In the past, I've called to question the use of brand packages. Sometimes, the packaging is presented as is. Sometimes, one letter of the name is blocked out.

For example, here, it appears that Monica is flashing gang signs at her bottle of Diet Snapple. However, at closer inspection, you can see that it's actually a bottle of "Diet _napple." In the past, I've voiced my confusion over this. Maybe they can't use the Snapple name, but that is clearly a Snapple bottle, blocked out 's' or not.
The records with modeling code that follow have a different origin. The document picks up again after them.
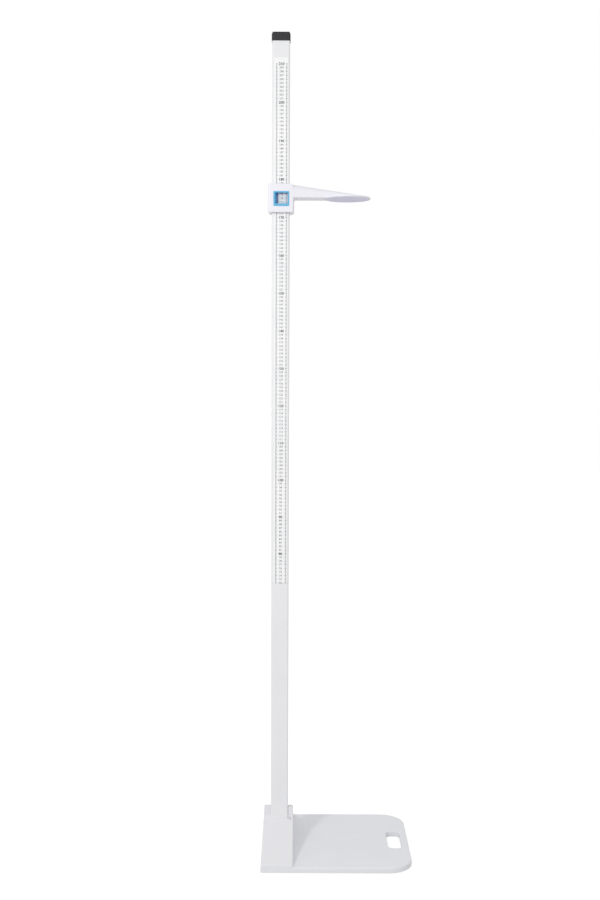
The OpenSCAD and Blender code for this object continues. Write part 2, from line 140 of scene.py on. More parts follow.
def bevel(piece, test, width, segments):
    in_edit(piece, "EDGE", test, bpy.ops.mesh.bevel, offset=width, segments=segments,
            affect="EDGES", clamp_overlap=False)


def rim_edges(face_test):
    """A test for the edges round faces that pass face_test."""
    def test(edge):
        return sum(bool(face_test(face)) for face in edge.link_faces) == 1
    return test


def facing(axis, sign, place=None):
    """A test for faces that point one way, at one place along that axis where it is given."""
    index = "xyz".index(axis)

    def test(face):
        points = face.normal[index] * sign > 0.999
        return points and (place is None or near(face.calc_center_median()[index], place))
    return test


def modify(piece, kind, **settings):
    """Adds one modifier and applies it."""
    choose(piece)
    bpy.ops.object.modifier_add(type=kind)
    modifier = piece.modifiers[-1]
    for name, value in settings.items():
        setattr(modifier, name, value)
    bpy.ops.object.modifier_apply(modifier=modifier.name)


def combine(piece, operation, others):
    """Cuts, joins or crosses a piece with others, which are used up."""
    for other in others:
        modify(piece, "BOOLEAN", operation=operation, solver="EXACT", object=other)
        bpy.data.objects.remove(other)
    return piece


def cut(piece, *others):
    return combine(piece, "DIFFERENCE", others)


def weld(piece, *others):
    return combine(piece, "UNION", others)


def join(name, parts):
    """Joins separate parts into one object."""
    deselect_all()
    for part in parts:
        part.select_set(True)
    bpy.context.view_layer.objects.active = parts[0]
    bpy.ops.object.join()
    parts[0].name = name
    return parts[0]


def halve(piece, place, toward, **settings):
    """Cuts a piece along a plane. The settings say which side goes and whether it is closed."""
    in_edit(piece, "FACE", lambda face: True, bpy.ops.mesh.bisect, plane_co=place,
            plane_no=toward, threshold=1e-7, **settings)


def clean(piece):
    in_edit(piece, "VERT", lambda vert: True, bpy.ops.mesh.remove_doubles, threshold=0.002 * MM)


def shade(piece, angle=35):
    """Smooth shading with flat faces kept flat and sharp edges kept sharp."""
    choose(piece)
    bpy.ops.object.shade_smooth_by_angle(angle=math.radians(angle))
    modify(piece, "WEIGHTED_NORMAL", keep_sharp=True, weight=80)


def dress(piece, body, paint, nodes=()):
    """Gives a finished piece its body, slot, material and the CAD nodes that it stands for."""
    piece.data.materials.clear()
    piece.data.materials.append(paint)
    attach(piece, body)
    if nodes:
        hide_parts(*nodes)
    return piece


# ---- Materials ----

class Value:
    """A shader socket. An expression on values adds its Math nodes."""

    def __init__(self, paint, socket):
        self.paint = paint
        self.socket = socket

    def _math(self, operation, first, second):
        return self.paint.node("ShaderNodeMath", {"operation": operation}, {0: first, 1: second})

    def __add__(self, other):
        return self._math("ADD", self, other)

    def __sub__(self, other):
        return self._math("SUBTRACT", self, other)

    def __rsub__(self, other):
        return self._math("SUBTRACT", other, self)

    def __mul__(self, other):
        return self._math("MULTIPLY", self, other)

    __radd__ = __add__
    __rmul__ = __mul__


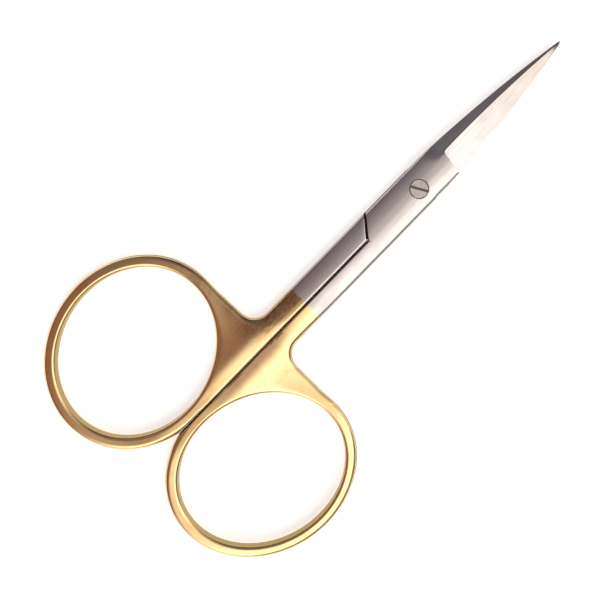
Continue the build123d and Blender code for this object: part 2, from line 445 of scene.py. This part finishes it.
    def leaf_height(self, x: Array, y: Array, ground: Array) -> Array:
        """Height of the leaf's outer face.

        The joint is crowned with rounded edges. The blade is the lower of that and two ruled faces that meet on the
        ridge: one falls to the spine, the other, only where it is ground, falls to the cutting edge.

        Args:
            x: across, in millimetres.
            y: along, in millimetres.
            ground: whether each point is in front of the grind's heel.

        Returns:
            Heights over the middle plane.
        """
        right, left, ridge = self.right_edge(y), self.left_edge(y), self.middle_column(y)
        share = smoothstep(*self.joint_to_blade, y)
        rounding = self.joint_round + (self.blade_round - self.joint_round) * share
        drop = self.crown(x, y) + edge_drop(right - x, rounding) + edge_drop(x - left, rounding)
        crowned = self.half_thickness - drop
        t = (y - self.heel_inner) / (self.tip - self.heel_inner)
        ridge_h, spine_h, edge_h = (
            heel + (tip - heel) * t for heel, tip in (self.ridge_height, self.spine_height, self.edge_height)
        )
        to_spine = (ridge - x) / np.maximum(ridge - left, 0.05)
        to_edge = (x - ridge) / np.maximum(right - ridge, 0.05)
        spine_face = ridge_h + (spine_h - ridge_h) * to_spine
        spine_face = spine_face + self.run_out * np.maximum(self.heel_inner - self.run_out_back - y, 0)
        edge_face = ridge_h + (edge_h - ridge_h) * to_edge
        shaped = soft_min(crowned, spine_face, self.ridge_soft)
        return np.where(ground & (x >= ridge - 1e-6), np.minimum(shaped, edge_face), shaped)

    def inner_height(self, x: Array, y: Array) -> Array:
        """Height of the leaf's inner face, with a shallow hollow along the blade that leaves its edges standing."""
        right, left = self.right_edge(y), self.left_edge(y)
        share = np.clip((2 * x - right - left) / np.maximum(right - left, 0.2), -1, 1)
        along = smoothstep(*self.hollow_from, y) * (1 - 0.8 * smoothstep(self.tip - self.hollow_end, self.tip, y))
        return self.inner + self.hollow * along * (1 - share**2) ** 2

    # --- grids ---

    def rows(self) -> Array:
        """Base Y of every row from the cut line to the tip, close together at edges."""
        return stations(
            (self.cut_line, -31.9, 9), (-31.9, -19, 16), (-19, self.shoulder - 0.3, 10),
            (self.shoulder - 0.3, self.shoulder - 0.12, 2), (self.shoulder - 0.12, self.shoulder, 4),
            (self.shoulder, self.leaf_edge, 3), (self.leaf_edge, self.leaf_edge + 0.12, 3),
            (self.leaf_edge + 0.12, -self.patch, 13), (-self.patch, self.patch, 20),
            (self.patch, self.heel_row - 0.05, 10), (self.heel_row - 0.05, self.heel_row, 1),
            (self.heel_row, self.tip - 2, 44), (self.tip - 2, self.tip, 8),
        )

    @staticmethod
    def spread(start: Array, bend: Array, end: Array, near: tuple, far: tuple) -> Array:
        """X from start to bend by the near shares, then on to end by the far ones."""
        first = np.array(near + (1,) * (len(far) - 1))
        second = np.array((0,) * len(near) + far[1:])
        return start + (bend - start) * first + (end - bend) * second

    def right_columns(self, y: Array, base: Array) -> Array:
        """X of the right-hand grid: from the shared column to the screw's patch, then on to the half's own side."""
        start, end = self.middle_column(y), self.right_edge(y)
        share = (self.patch - self.half_gap) / (self.half_width - self.edge_setback - self.half_gap)
        bend = np.where(base <= self.patch, self.patch, start + (end - start) * share)
        bend = np.where(base < self.valley - self.web_front, end - (self.half_width - self.patch), bend)
        return self.spread(start, bend, end, self.RIGHT_NEAR, self.RIGHT_FAR)

    def left_columns(self, y: Array, base: Array) -> Array:
        """X of the left-hand grid: from the shared column to the screw's patch, then on to the crossing side."""
        start, end = self.middle_column(y), self.left_edge(y)
        share = (self.patch + self.half_gap) / (self.cross_edge + self.half_gap)
        bend = np.where(base <= self.patch, -self.patch, start + (end - start) * share)
        return self.spread(start, bend, end, self.LEFT_NEAR, self.LEFT_FAR)

    def grid(self, columns: Callable[[Array, Array], Array], base: Array) -> tuple[Array, Array]:
        """Plan positions of a block, settled in three rounds because the sides depend on Y and Y on the place across.

        Args:
            columns: gives X of every point from its Y and its row's base Y.
            base: base Y of each row.

        Returns:
            X and Y, each of shape (rows, columns).
        """
        base = base[:, None]
        x = columns(base, base)
        y = self.sheared(x, base)
        for _ in range(2):
            x = columns(y, base)
            y = self.sheared(x, base)
        return x, y

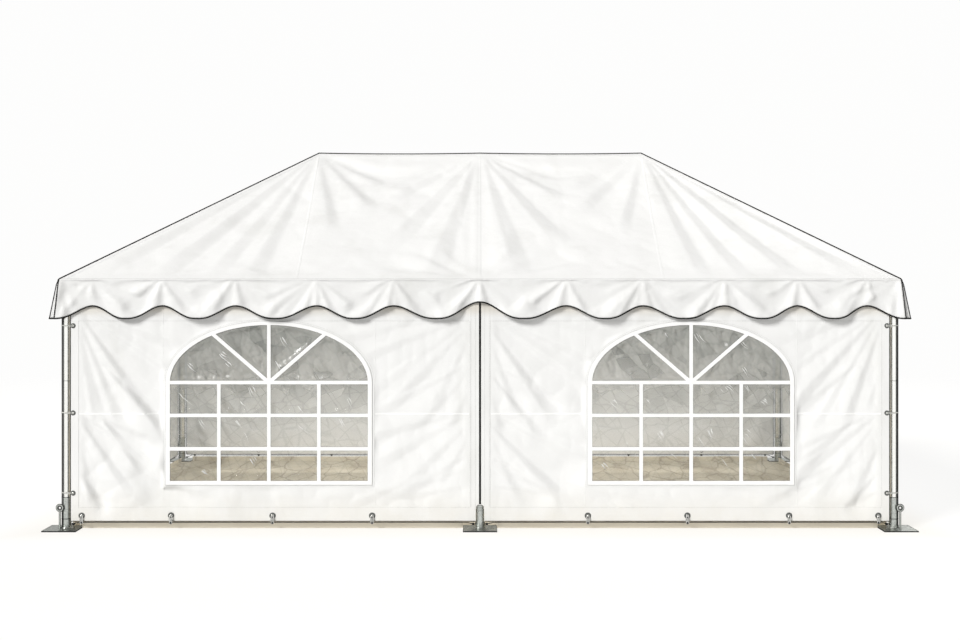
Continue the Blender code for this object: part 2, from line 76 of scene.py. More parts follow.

Here, we have Joey looking at a box bearing the image of the character from the Quaker Oats (who, by the way, bought out Snapple in 1994) cereal Cap'n Crunch. However, the cereal isn't Cap'n Crunch, it's a cereal called "Love That Crunch." It's odd that they wouldn't use the name "Cap'n Crunch," but they would pass off Cap'n Crunch's slogan of "Love that crunch" as the fictional brand name. "Love that crunch" was already printed on the box in smaller font just to the left (our left) of the man himself.

So really, what the hell Quaker Oats? Are you advertising on Friends or not?

Hey, remember Alicia LaPlaca? She was on the '80s FOX sitcom Duets, which spun-off Open House, which featured Ellen Degeneres. Anyone? No? Am I the only one that hyper-aware of FOX's Sunday line-up from the '80s?

I like how FOX uses the word spin-off there. "Spin-off" implies that the original was successful enough to warrant two series to exist at the same time. For example, you had Cheers, and then you had The Tortellis which aired in the same period, and for a half a season. The two shows lived on the same network. Then there's Frasier, which was the other kind of spin-off. Cheers had its successful run, went off the air after running its course and then spawned Frasier which had a successful run of its own.

My point, usually, to spawn a spin-off, there had to be a successful series to spin off from. FOX ignored this rule and brought in an equally forgettable series. Hence Duets, Open House, and the piece of TV trivia that pops to my mind whenever I see the boss Rachel had who slept with Chandler.

Less exciting, Phoebe's boss is apparently Mrs. Roselli from Who's the Boss.